**Problem statement**
Output each entry exactly; skip nothing.

── Data rows

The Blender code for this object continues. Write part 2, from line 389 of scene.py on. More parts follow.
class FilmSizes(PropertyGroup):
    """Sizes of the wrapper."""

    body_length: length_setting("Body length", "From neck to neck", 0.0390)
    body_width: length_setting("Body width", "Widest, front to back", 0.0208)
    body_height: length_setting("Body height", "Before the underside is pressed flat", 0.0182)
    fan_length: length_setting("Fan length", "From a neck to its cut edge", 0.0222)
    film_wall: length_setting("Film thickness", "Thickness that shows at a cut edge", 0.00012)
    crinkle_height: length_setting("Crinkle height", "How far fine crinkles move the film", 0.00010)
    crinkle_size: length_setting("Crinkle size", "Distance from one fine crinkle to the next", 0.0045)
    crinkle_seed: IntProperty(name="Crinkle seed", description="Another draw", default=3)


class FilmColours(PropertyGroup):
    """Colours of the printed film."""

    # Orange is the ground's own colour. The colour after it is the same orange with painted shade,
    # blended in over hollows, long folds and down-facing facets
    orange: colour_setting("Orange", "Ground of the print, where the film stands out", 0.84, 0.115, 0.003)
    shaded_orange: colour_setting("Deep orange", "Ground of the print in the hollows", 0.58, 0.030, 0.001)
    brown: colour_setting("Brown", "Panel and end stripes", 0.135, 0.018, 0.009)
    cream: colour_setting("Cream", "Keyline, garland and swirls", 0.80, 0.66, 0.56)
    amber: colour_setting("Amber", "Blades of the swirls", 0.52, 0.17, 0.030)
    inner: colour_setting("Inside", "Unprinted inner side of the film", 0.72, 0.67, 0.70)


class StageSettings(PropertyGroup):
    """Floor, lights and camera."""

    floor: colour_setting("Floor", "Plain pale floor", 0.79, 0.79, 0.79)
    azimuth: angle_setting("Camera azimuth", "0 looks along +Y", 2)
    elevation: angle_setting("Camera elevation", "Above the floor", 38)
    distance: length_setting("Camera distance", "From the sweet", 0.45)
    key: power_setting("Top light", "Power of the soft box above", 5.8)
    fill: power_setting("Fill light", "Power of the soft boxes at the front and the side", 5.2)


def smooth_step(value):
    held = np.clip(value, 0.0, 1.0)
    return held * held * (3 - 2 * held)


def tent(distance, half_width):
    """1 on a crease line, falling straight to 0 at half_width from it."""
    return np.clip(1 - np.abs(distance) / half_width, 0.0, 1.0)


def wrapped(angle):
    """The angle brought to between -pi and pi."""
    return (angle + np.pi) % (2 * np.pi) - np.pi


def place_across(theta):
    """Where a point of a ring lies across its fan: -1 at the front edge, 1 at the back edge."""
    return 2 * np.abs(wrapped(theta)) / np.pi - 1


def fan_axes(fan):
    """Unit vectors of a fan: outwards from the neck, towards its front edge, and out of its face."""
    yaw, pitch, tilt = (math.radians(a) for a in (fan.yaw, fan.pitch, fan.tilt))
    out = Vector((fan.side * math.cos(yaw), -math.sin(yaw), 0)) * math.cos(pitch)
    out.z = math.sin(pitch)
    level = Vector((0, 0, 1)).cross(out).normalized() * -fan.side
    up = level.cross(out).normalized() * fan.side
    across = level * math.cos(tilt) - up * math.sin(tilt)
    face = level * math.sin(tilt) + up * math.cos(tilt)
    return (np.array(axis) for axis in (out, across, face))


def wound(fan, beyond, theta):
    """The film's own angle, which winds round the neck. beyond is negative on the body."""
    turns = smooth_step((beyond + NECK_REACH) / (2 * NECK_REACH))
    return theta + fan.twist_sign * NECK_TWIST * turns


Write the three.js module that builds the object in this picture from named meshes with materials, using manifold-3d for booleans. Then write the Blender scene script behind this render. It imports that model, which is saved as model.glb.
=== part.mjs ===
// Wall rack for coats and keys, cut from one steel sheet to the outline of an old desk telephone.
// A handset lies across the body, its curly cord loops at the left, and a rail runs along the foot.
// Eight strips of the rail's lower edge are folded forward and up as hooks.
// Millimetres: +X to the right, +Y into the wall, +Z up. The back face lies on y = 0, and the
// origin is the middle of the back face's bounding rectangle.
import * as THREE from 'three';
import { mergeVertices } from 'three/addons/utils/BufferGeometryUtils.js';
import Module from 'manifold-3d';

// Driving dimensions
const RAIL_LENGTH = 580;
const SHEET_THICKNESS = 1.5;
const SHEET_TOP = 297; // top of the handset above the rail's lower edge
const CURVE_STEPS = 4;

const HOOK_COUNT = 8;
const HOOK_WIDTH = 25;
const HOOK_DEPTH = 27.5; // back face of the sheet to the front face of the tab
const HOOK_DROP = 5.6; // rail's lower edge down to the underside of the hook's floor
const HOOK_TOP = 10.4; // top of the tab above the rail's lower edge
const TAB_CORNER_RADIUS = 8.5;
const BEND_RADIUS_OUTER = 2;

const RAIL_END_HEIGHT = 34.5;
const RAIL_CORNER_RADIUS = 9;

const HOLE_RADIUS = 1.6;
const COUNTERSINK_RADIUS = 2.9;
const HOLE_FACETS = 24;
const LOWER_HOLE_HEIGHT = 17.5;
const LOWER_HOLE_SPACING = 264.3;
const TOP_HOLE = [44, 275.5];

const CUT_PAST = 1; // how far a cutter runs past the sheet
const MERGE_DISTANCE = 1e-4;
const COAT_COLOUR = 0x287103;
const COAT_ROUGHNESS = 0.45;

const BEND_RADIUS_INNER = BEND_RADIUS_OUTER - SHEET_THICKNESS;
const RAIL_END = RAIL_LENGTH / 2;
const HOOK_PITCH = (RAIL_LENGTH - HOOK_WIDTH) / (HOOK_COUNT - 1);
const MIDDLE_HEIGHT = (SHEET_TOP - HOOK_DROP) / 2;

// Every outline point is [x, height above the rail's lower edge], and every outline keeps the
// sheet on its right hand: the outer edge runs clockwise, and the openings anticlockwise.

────

**Exercise solution**
The Blender code for this object continues. Write part 2, from line 389 of scene.py on. More parts follow.
class FilmSizes(PropertyGroup):
    """Sizes of the wrapper."""

    body_length: length_setting("Body length", "From neck to neck", 0.0390)
    body_width: length_setting("Body width", "Widest, front to back", 0.0208)
    body_height: length_setting("Body height", "Before the underside is pressed flat", 0.0182)
    fan_length: length_setting("Fan length", "From a neck to its cut edge", 0.0222)
    film_wall: length_setting("Film thickness", "Thickness that shows at a cut edge", 0.00012)
    crinkle_height: length_setting("Crinkle height", "How far fine crinkles move the film", 0.00010)
    crinkle_size: length_setting("Crinkle size", "Distance from one fine crinkle to the next", 0.0045)
    crinkle_seed: IntProperty(name="Crinkle seed", description="Another draw", default=3)


class FilmColours(PropertyGroup):
    """Colours of the printed film."""

    # Orange is the ground's own colour. The colour after it is the same orange with painted shade,
    # blended in over hollows, long folds and down-facing facets
    orange: colour_setting("Orange", "Ground of the print, where the film stands out", 0.84, 0.115, 0.003)
    shaded_orange: colour_setting("Deep orange", "Ground of the print in the hollows", 0.58, 0.030, 0.001)
    brown: colour_setting("Brown", "Panel and end stripes", 0.135, 0.018, 0.009)
    cream: colour_setting("Cream", "Keyline, garland and swirls", 0.80, 0.66, 0.56)
    amber: colour_setting("Amber", "Blades of the swirls", 0.52, 0.17, 0.030)
    inner: colour_setting("Inside", "Unprinted inner side of the film", 0.72, 0.67, 0.70)


class StageSettings(PropertyGroup):
    """Floor, lights and camera."""

    floor: colour_setting("Floor", "Plain pale floor", 0.79, 0.79, 0.79)
    azimuth: angle_setting("Camera azimuth", "0 looks along +Y", 2)
    elevation: angle_setting("Camera elevation", "Above the floor", 38)
    distance: length_setting("Camera distance", "From the sweet", 0.45)
    key: power_setting("Top light", "Power of the soft box above", 5.8)
    fill: power_setting("Fill light", "Power of the soft boxes at the front and the side", 5.2)


def smooth_step(value):
    held = np.clip(value, 0.0, 1.0)
    return held * held * (3 - 2 * held)


def tent(distance, half_width):
    """1 on a crease line, falling straight to 0 at half_width from it."""
    return np.clip(1 - np.abs(distance) / half_width, 0.0, 1.0)


def wrapped(angle):
    """The angle brought to between -pi and pi."""
    return (angle + np.pi) % (2 * np.pi) - np.pi


def place_across(theta):
    """Where a point of a ring lies across its fan: -1 at the front edge, 1 at the back edge."""
    return 2 * np.abs(wrapped(theta)) / np.pi - 1


def fan_axes(fan):
    """Unit vectors of a fan: outwards from the neck, towards its front edge, and out of its face."""
    yaw, pitch, tilt = (math.radians(a) for a in (fan.yaw, fan.pitch, fan.tilt))
    out = Vector((fan.side * math.cos(yaw), -math.sin(yaw), 0)) * math.cos(pitch)
    out.z = math.sin(pitch)
    level = Vector((0, 0, 1)).cross(out).normalized() * -fan.side
    up = level.cross(out).normalized() * fan.side
    across = level * math.cos(tilt) - up * math.sin(tilt)
    face = level * math.sin(tilt) + up * math.cos(tilt)
    return (np.array(axis) for axis in (out, across, face))


def wound(fan, beyond, theta):
    """The film's own angle, which winds round the neck. beyond is negative on the body."""
    turns = smooth_step((beyond + NECK_REACH) / (2 * NECK_REACH))
    return theta + fan.twist_sign * NECK_TWIST * turns


Write the three.js module that builds the object in this picture from named meshes with materials, using manifold-3d for booleans. Then write the Blender scene script behind this render. It imports that model, which is saved as model.glb.
=== part.mjs ===
// Wall rack for coats and keys, cut from one steel sheet to the outline of an old desk telephone.
// A handset lies across the body, its curly cord loops at the left, and a rail runs along the foot.
// Eight strips of the rail's lower edge are folded forward and up as hooks.
// Millimetres: +X to the right, +Y into the wall, +Z up. The back face lies on y = 0, and the
// origin is the middle of the back face's bounding rectangle.
import * as THREE from 'three';
import { mergeVertices } from 'three/addons/utils/BufferGeometryUtils.js';
import Module from 'manifold-3d';

// Driving dimensions
const RAIL_LENGTH = 580;
const SHEET_THICKNESS = 1.5;
const SHEET_TOP = 297; // top of the handset above the rail's lower edge
const CURVE_STEPS = 4;

const HOOK_COUNT = 8;
const HOOK_WIDTH = 25;
const HOOK_DEPTH = 27.5; // back face of the sheet to the front face of the tab
const HOOK_DROP = 5.6; // rail's lower edge down to the underside of the hook's floor
const HOOK_TOP = 10.4; // top of the tab above the rail's lower edge
const TAB_CORNER_RADIUS = 8.5;
const BEND_RADIUS_OUTER = 2;

const RAIL_END_HEIGHT = 34.5;
const RAIL_CORNER_RADIUS = 9;

const HOLE_RADIUS = 1.6;
const COUNTERSINK_RADIUS = 2.9;
const HOLE_FACETS = 24;
const LOWER_HOLE_HEIGHT = 17.5;
const LOWER_HOLE_SPACING = 264.3;
const TOP_HOLE = [44, 275.5];

const CUT_PAST = 1; // how far a cutter runs past the sheet
const MERGE_DISTANCE = 1e-4;
const COAT_COLOUR = 0x287103;
const COAT_ROUGHNESS = 0.45;

const BEND_RADIUS_INNER = BEND_RADIUS_OUTER - SHEET_THICKNESS;
const RAIL_END = RAIL_LENGTH / 2;
const HOOK_PITCH = (RAIL_LENGTH - HOOK_WIDTH) / (HOOK_COUNT - 1);
const MIDDLE_HEIGHT = (SHEET_TOP - HOOK_DROP) / 2;

// Every outline point is [x, height above the rail's lower edge], and every outline keeps the
// sheet on its right hand: the outer edge runs clockwise, and the openings anticlockwise.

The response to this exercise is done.